* [STORED DATA]:
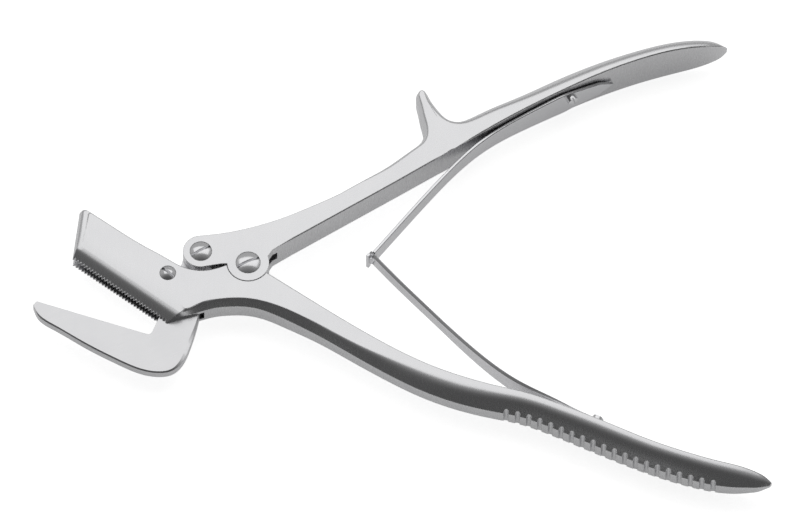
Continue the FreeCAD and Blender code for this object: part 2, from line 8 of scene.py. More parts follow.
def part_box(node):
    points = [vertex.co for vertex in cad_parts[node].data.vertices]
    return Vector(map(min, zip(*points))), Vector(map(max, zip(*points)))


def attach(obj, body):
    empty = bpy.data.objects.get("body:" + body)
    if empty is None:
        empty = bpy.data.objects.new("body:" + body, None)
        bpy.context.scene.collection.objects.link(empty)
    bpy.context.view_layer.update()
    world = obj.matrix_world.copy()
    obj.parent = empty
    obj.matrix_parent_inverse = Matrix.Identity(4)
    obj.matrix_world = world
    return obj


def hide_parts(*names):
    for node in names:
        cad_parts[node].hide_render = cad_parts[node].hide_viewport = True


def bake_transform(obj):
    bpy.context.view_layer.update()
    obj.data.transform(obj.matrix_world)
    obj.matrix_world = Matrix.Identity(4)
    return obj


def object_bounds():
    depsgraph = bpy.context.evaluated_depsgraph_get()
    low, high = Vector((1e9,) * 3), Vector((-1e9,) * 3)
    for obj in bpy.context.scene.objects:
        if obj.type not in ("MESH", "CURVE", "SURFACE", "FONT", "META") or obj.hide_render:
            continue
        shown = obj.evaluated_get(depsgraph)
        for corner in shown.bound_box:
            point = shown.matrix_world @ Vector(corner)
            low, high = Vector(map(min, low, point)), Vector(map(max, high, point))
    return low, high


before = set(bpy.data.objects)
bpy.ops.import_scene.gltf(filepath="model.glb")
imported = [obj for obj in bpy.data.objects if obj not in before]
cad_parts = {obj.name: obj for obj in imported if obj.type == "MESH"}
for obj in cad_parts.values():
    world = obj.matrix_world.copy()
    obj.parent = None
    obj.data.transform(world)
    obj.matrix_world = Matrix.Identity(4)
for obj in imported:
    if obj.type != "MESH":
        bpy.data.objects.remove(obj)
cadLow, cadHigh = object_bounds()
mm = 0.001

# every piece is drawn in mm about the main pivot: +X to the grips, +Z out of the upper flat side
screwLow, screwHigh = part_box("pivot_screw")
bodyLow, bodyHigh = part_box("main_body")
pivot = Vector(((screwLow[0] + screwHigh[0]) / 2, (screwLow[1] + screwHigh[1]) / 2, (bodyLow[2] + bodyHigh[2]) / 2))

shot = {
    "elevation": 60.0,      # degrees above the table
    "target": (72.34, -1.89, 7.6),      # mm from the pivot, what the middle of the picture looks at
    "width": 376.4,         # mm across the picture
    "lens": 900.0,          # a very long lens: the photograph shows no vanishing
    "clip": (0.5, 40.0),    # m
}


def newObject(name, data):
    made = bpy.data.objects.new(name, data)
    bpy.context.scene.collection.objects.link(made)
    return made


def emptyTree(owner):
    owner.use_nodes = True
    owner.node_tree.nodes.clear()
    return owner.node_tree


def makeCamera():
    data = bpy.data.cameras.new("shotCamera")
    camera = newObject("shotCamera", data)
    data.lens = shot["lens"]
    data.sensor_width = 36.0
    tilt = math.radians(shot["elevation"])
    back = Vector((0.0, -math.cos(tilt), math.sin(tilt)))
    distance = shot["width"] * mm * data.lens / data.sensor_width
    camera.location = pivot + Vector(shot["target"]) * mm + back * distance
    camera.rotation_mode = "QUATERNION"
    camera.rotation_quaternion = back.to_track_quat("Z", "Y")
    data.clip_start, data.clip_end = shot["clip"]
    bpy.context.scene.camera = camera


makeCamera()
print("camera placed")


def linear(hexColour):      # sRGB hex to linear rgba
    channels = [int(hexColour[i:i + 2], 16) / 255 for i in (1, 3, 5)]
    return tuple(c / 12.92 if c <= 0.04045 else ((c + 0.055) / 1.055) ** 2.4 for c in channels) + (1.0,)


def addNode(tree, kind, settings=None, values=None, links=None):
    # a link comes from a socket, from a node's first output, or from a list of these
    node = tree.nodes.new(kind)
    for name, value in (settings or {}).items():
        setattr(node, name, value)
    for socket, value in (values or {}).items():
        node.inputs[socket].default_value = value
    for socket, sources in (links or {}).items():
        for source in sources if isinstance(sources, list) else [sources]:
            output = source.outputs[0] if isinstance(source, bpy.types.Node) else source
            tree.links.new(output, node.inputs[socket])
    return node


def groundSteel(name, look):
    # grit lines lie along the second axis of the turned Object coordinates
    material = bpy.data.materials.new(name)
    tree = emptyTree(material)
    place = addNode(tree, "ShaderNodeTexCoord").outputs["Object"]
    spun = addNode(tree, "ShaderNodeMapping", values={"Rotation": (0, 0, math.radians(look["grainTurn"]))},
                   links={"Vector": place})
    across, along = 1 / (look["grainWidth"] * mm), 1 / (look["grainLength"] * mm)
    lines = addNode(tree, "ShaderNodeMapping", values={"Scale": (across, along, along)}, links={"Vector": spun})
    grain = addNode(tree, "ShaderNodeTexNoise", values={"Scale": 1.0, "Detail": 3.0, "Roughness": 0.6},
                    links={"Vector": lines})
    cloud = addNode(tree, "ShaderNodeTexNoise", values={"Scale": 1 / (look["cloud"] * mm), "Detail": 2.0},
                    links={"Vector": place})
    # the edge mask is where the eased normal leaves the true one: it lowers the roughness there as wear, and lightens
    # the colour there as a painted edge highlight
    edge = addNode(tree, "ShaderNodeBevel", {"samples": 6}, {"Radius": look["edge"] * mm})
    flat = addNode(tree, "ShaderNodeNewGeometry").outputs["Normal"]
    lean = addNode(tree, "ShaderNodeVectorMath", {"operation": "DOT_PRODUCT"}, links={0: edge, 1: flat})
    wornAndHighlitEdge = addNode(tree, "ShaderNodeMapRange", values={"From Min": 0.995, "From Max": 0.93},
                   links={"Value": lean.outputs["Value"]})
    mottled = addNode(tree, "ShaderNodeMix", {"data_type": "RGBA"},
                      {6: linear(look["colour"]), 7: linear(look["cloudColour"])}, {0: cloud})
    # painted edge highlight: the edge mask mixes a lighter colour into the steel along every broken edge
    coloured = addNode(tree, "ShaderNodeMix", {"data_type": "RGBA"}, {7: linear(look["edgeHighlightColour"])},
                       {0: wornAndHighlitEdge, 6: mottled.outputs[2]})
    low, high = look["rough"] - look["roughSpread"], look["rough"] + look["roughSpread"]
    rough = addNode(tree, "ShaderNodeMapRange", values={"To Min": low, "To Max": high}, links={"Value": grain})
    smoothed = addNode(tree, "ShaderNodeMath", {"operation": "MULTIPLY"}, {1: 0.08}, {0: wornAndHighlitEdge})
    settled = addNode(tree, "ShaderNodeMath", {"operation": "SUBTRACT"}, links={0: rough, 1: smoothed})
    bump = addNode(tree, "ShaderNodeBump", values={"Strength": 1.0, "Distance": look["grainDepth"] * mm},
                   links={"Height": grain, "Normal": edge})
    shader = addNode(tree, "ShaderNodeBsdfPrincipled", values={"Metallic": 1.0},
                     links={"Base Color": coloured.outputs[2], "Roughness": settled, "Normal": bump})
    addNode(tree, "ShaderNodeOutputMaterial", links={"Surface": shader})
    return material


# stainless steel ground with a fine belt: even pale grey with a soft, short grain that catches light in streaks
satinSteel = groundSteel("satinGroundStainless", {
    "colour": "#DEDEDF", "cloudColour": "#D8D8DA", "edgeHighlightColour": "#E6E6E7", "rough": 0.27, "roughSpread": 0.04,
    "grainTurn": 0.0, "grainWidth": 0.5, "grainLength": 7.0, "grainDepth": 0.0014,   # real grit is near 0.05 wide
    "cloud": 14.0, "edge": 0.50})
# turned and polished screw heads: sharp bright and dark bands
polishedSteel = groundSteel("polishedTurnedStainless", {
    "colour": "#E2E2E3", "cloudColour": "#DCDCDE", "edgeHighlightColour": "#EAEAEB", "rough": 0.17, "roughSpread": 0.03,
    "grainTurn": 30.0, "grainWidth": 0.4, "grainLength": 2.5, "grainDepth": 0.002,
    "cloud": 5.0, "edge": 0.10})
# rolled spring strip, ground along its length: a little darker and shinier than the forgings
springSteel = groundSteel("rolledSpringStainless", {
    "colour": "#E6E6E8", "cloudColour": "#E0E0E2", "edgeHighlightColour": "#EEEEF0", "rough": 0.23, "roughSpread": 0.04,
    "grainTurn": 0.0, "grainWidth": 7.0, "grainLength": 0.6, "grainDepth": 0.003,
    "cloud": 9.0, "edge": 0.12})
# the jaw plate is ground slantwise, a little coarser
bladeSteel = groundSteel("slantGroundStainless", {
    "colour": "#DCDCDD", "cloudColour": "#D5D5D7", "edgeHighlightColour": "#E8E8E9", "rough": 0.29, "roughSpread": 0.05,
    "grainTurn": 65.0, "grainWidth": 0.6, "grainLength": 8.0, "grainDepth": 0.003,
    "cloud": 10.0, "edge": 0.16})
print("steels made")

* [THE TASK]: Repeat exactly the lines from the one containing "bpy.data.objects.remove(obj)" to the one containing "return tuple(c /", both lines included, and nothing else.

* [COMPLETE RESPONSE]:
        bpy.data.objects.remove(obj)
cadLow, cadHigh = object_bounds()
mm = 0.001

# every piece is drawn in mm about the main pivot: +X to the grips, +Z out of the upper flat side
screwLow, screwHigh = part_box("pivot_screw")
bodyLow, bodyHigh = part_box("main_body")
pivot = Vector(((screwLow[0] + screwHigh[0]) / 2, (screwLow[1] + screwHigh[1]) / 2, (bodyLow[2] + bodyHigh[2]) / 2))

shot = {
    "elevation": 60.0,      # degrees above the table
    "target": (72.34, -1.89, 7.6),      # mm from the pivot, what the middle of the picture looks at
    "width": 376.4,         # mm across the picture
    "lens": 900.0,          # a very long lens: the photograph shows no vanishing
    "clip": (0.5, 40.0),    # m
}


def newObject(name, data):
    made = bpy.data.objects.new(name, data)
    bpy.context.scene.collection.objects.link(made)
    return made


def emptyTree(owner):
    owner.use_nodes = True
    owner.node_tree.nodes.clear()
    return owner.node_tree


def makeCamera():
    data = bpy.data.cameras.new("shotCamera")
    camera = newObject("shotCamera", data)
    data.lens = shot["lens"]
    data.sensor_width = 36.0
    tilt = math.radians(shot["elevation"])
    back = Vector((0.0, -math.cos(tilt), math.sin(tilt)))
    distance = shot["width"] * mm * data.lens / data.sensor_width
    camera.location = pivot + Vector(shot["target"]) * mm + back * distance
    camera.rotation_mode = "QUATERNION"
    camera.rotation_quaternion = back.to_track_quat("Z", "Y")
    data.clip_start, data.clip_end = shot["clip"]
    bpy.context.scene.camera = camera


makeCamera()
print("camera placed")


def linear(hexColour):      # sRGB hex to linear rgba
    channels = [int(hexColour[i:i + 2], 16) / 255 for i in (1, 3, 5)]
    return tuple(c / 12.92 if c <= 0.04045 else ((c + 0.055) / 1.055) ** 2.4 for c in channels) + (1.0,)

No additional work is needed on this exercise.